A high-performance liquid chromatographic method has been developed for the detection, separation and measurement of codeine and its metabolites norcodeine, morphine and normorphine, with their glucuronide conjugates. The glucuronidase Escherichia coli type VIIA hydrolyses codeine-6-glucuronide completely and is used for the construction of the calibration curves of codeine-6-glucuronide. Enzymic hydrolysis of codeine-6-glucuronide depends on the specific activity of the glucuronidase applied. Examples are shown of a volunteer who is able to form morphine from codeine and one who is unable to do so.

Comparison of the metabolism of four sulphonamides between humans and pigs

Pigs are unable to form N1-glucuronides of sulphadimethoxine and sulphamethomidine, while humans are able to do so. Pigs and humans are able to oxidise sulphapyridine and form the O-glucuronide. The double conjugate N4-acetylsulphapyridine-O-glucuronide is formed in humans but not in pigs. Sulphadiazine is mainly acetylated in both humans and pigs. A hypothesis about N1-glucuronidation is presented.

Novel oxidative pathways of sulphapyridine and sulphadiazine by the turtle Pseudemys scripta elegans

The sulphonamides sulphapyridine and sulphadiazine show novel hydroxy metabolites in the turtle Pseudemys scripta elegans. In the excreta of the turtles the monohydroxy metabolites 4-hydroxy- and 5-hydroxysulphapyridine and the dihydroxy metabolite 4,5-dihydroxysulphapyridine were detected. Of sulphadiazine only dihydroxy metabolites 4,5- and 4,6-dihydroxysulphadiazine were detected. About 70-90% of the dose of sulphapyridine was recovered, while this figure varied between 48 and 69% for sulphadiazine.

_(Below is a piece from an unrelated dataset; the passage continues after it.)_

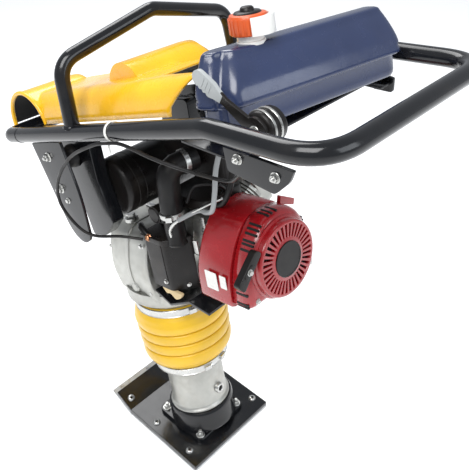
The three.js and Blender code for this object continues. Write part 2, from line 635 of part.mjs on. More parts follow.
const HUB = { x: -497, y: 150, z: 907 };
function buildThrottle() {
  const hub = ring('y', 8, 25, -18, 14, 24);
  hub.translate(HUB.x, HUB.y, HUB.z);
  add('throttle_hub', hub, mats.blackPlastic);
  const angle = THREE.MathUtils.degToRad(35); // lever above the forward direction
  const lever = new THREE.Shape();
  lever.absarc(0, 0, 20, 0.5, 2 * Math.PI - 0.5, false);
  lever.lineTo(70, -7);
  lever.lineTo(84, -12);
  lever.absarc(112, 0, 12, -Math.PI / 2, Math.PI / 2, false);
  lever.lineTo(84, 12);
  lever.lineTo(70, 7);
  const blade = sideExtrude(lever, 0, 6);
  blade.rotateY(-angle);
  blade.translate(HUB.x, HUB.y + 14 + GAP, HUB.z);
  add('throttle_lever', blade, mats.grey);
  const arm = block(-5, 5, -1.5, 1.5, -6, 34);
  arm.translate(-200, 48.2, 612);
  add('governor_arm', arm, mats.steel);
}

// ---------- hood ----------
function buildHood() {
  // A shell over the front of the machine, drawn in the rails' frame: a roof that steps down on the
  // right, a lobe across its front left that is open at the left end, and a rounder lobe further back.
  const wall = 4;
  const roof = (d) => roundedOutline([[-168 + d, 8 - d, 0], [-154 + d, 46 - d, 24], [-6 + d, 46 - d, 8],
    [14 + d, 64 - d, 10], [150 - d, 64 - d, 30], [168 - d, 8 - d, 0]], 0);
  const lobe = (s0, base, halfLength, rise, y0, y1) => {
    const shape = new THREE.Shape();
    shape.absellipse(s0, base, halfLength, rise, 0, Math.PI, false);
    shape.closePath();
    return sideExtrude(shape, y0, y1);
  };
  const outer = frontExtrude(roof(0), -392, 84, 3);
  const inner = frontExtrude(roof(wall), -400, 94, 3);
  const frontLobe = lobe(134, 8, 68, 68, 15, 168);
  const frontRoom = lobe(134, 6, 64, 66, 15 + wall, 180);
  const rearLobe = lobe(-150, 40, 48, 52, -70, 110);
  const rearRoom = lobe(-150, 38, 44, 50, -70 + wall, 110 - wall);
  const tankBay = roundedOutline([[-430, -190], [-290, -190], [-290, 130], [-340, 146], [-430, 146]], 20);
  const bay = planExtrude(tankBay, -60, 120);
  const behind = sideExtrude([[-329, -30], [-329, 6], [-334, 22], [-367, 49], [-392, 66], [-430, 70],
    [-430, -30]],
    -200, 200);
  const barNotch = rod('y', RAIL.r + 2, 0, 60, 16);
  barNotch.translate(RAIL_FRONT, 0, 0);
  const shell = cut(union(outer, frontLobe, rearLobe), inner, frontRoom, rearRoom, bay, behind, barNotch);
  shell.rotateY(RAIL.slope);
  shell.translate(...railPoint(0, 0, 0));
  add('hood', shell, mats.yellow);
}

// ---------- cables and hoses ----------
function buildHoses() {
  const cable = smoothRun([[-470, 176, 856], [-438, 158, 826], [-401, 150, 808], [-357, 186, 832],
    [-309, 204, 849],
    [-252, 214, 866], [-220, 222, 866], [-184, 226, 858], [-106, 228, 824], [-36, 226, 765], [-5, 218, 707],
    [-20, 204, 655], [-38, 184, 630], [-52, 140, 610], [-84, 112, 598]], 36);
  add('throttle_cable', tube(cable, 3, 6), mats.rubber);
  const fuel = smoothRun([[-371.5, 60, 891], [-350, 60, 887], [-335, 60, 868], [-328, 60, 850],
    [-318, 74, 820], [-306, 84, 780], [-302, 92, 740], [-290, 94, 705],
    [-260, 84, 688], [-225, 74, 678], [-190, 96, 660]], 20);
  add('fuel_hose', tube(fuel, 4.5, 6), mats.grey);
}

buildFoot();
buildLowerLeg();
buildBoot();
buildPiston();
buildGearbox();
buildEngine();
buildAirCleaner();
buildHandle();
buildTank();
buildThrottle();
buildHood();
buildHoses();

export default root;
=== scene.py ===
# Jumping jack rammer: the looks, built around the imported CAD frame.
# Builders work in millimetres in the frame's own coordinates; `place` turns them into metres.
import bpy
import bmesh
import json
from math import cos, sin, tan, pi, radians, sqrt
from mathutils import Matrix, Vector


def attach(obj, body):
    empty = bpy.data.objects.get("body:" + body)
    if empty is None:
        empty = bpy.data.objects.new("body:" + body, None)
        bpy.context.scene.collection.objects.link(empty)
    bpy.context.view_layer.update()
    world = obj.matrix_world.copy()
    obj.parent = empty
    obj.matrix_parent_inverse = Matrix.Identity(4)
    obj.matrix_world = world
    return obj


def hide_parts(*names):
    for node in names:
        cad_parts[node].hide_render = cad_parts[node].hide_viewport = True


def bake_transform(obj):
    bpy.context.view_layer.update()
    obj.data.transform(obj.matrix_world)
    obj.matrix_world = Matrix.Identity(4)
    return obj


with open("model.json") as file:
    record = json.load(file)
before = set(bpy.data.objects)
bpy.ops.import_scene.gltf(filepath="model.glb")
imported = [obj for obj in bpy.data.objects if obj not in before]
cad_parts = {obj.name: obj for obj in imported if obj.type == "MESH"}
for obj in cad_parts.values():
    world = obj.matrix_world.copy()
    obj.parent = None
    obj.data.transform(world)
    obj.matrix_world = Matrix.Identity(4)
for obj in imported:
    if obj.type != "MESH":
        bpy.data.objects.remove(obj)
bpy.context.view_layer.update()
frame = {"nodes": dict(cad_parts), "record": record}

# ---------- places ----------
LEAN = radians(11)
LIP_ANGLE = radians(25)
LEG_X = -25
WORLD = Matrix.Scale(0.001, 4)
LEG = Matrix.Translation((LEG_X / 1000, 0, 0)) @ Matrix.Rotation(LEAN, 4, "Y") @ WORLD
RAIL_SLOPE = radians(9.5)
RAIL_Z = 842
RAILS = LEG @ Matrix.Translation((0, 0, RAIL_Z)) @ Matrix.Rotation(RAIL_SLOPE, 4, "Y")
RAIL_Y = 203
RAIL_R = 15
ENGINE_Z = 579
HUB = (-497, 150, 907)
CAP = (-398, 52)
SHAFT = (0, 0, ENGINE_Z)
DRUM = (-5, 0, 690)
CARB = (-148, 76, 0)
COVER = (0, 0, 503)
UP = (0, 0, 1)
ALONG = {
    "x": Matrix.Rotation(pi / 2, 3, "Y"),
    "y": Matrix.Rotation(-pi / 2, 3, "X"),
    "z": Matrix.Identity(3),
}


# ---------- camera ----------
def make_camera():
    data = bpy.data.cameras.new("camera")
    data.sensor_fit = "HORIZONTAL"
    data.sensor_width = 36
    data.lens = 49.4
    data.shift_x = -0.0333
    data.shift_y = -0.1403
    right = Vector((-0.7395, -0.6732, 0))
    up = Vector((0.3458, -0.3799, 0.8581))
    back = Vector((-0.5776, 0.6345, 0.5137))
    camera = bpy.data.objects.new("camera", data)
    turn = Matrix((right, up, back)).transposed().to_4x4()
    camera.matrix_world = Matrix.Translation((-0.8330, 0.7208, 1.3716)) @ turn
    bpy.context.scene.collection.objects.link(camera)
    bpy.context.scene.camera = camera


make_camera()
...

O-Dealkylation and N4-acetylation of sulpha-2-monomethoxine by the turtle Pseudemys scripta elegans

Sulpha-2-monomethoxine is N4-acetylated to an extent of 12% of the dose by Pseudemys scripta elegans; 48% is excreted unchanged. No O-dealkylation of the 2-methoxy group takes place.

Direct high pressure liquid chromatographic analysis and preliminary pharmacokinetics of enantiomers of oxazepam and temazepam with their corresponding glucuronide conjugates

Three high pressure liquid chromatographic systems for the separation of oxazepam, temazepam and their glucuronides (system A), the separation of their R,S glucuronide diastereomers (system B) and the chiral separation of the parent drugs (system C) are described. Preliminary pharmacokinetics of R,S-oxazepam and R,S-temazepam in a human volunteer reveal that the protein binding of the glucuronides is lower than that of the parent drugs, but that there is no difference in protein binding between the R-oxazepam/temazepam and S-oxazepam/temazepam and their corresponding glucuronides. The S-glucuronide is the main metabolite formed and excreted by man. The plasma ratio R/S-glucuronide is 1:1 for both oxazepam and temazepam. The renal clearance of R-temazepam, and S-temazepam are similar, and those of R-oxazepam and S-oxazepam tend to be different.

N2-glucuronidation and N4-acetylation of sulphaphenazole by the turtle Pseudemys scripta elegans

After an oral dose of 100 mg of sulphaphenazole, the turtle Pseudemys scripta elegans excretes 27% of the compound unchanged and 3.8% as N4-acetylsulphaphenazole. The expected glucuronide conjugate, sulphaphenazole-N2-glucuronide, is not formed and excreted.

High pressure liquid chromatographic analysis and preliminary pharmacokinetics of sulfaphenazole and its N2-glucuronide and N4-acetyl metabolites in plasma and urine of man

A direct high pressure liquid chromatographic analysis of sulfaphenazole-N2-glucuronide in urine is described. After an oral dose of 439 mg of sulfaphenazole, 0% is excreted unchanged in the urine, less than 1% is excreted as N4-acetylsulfaphenazole. As N2-glucuronide 49.4% is excreted in one slow acetylator and 84.8% in one fast acetylator.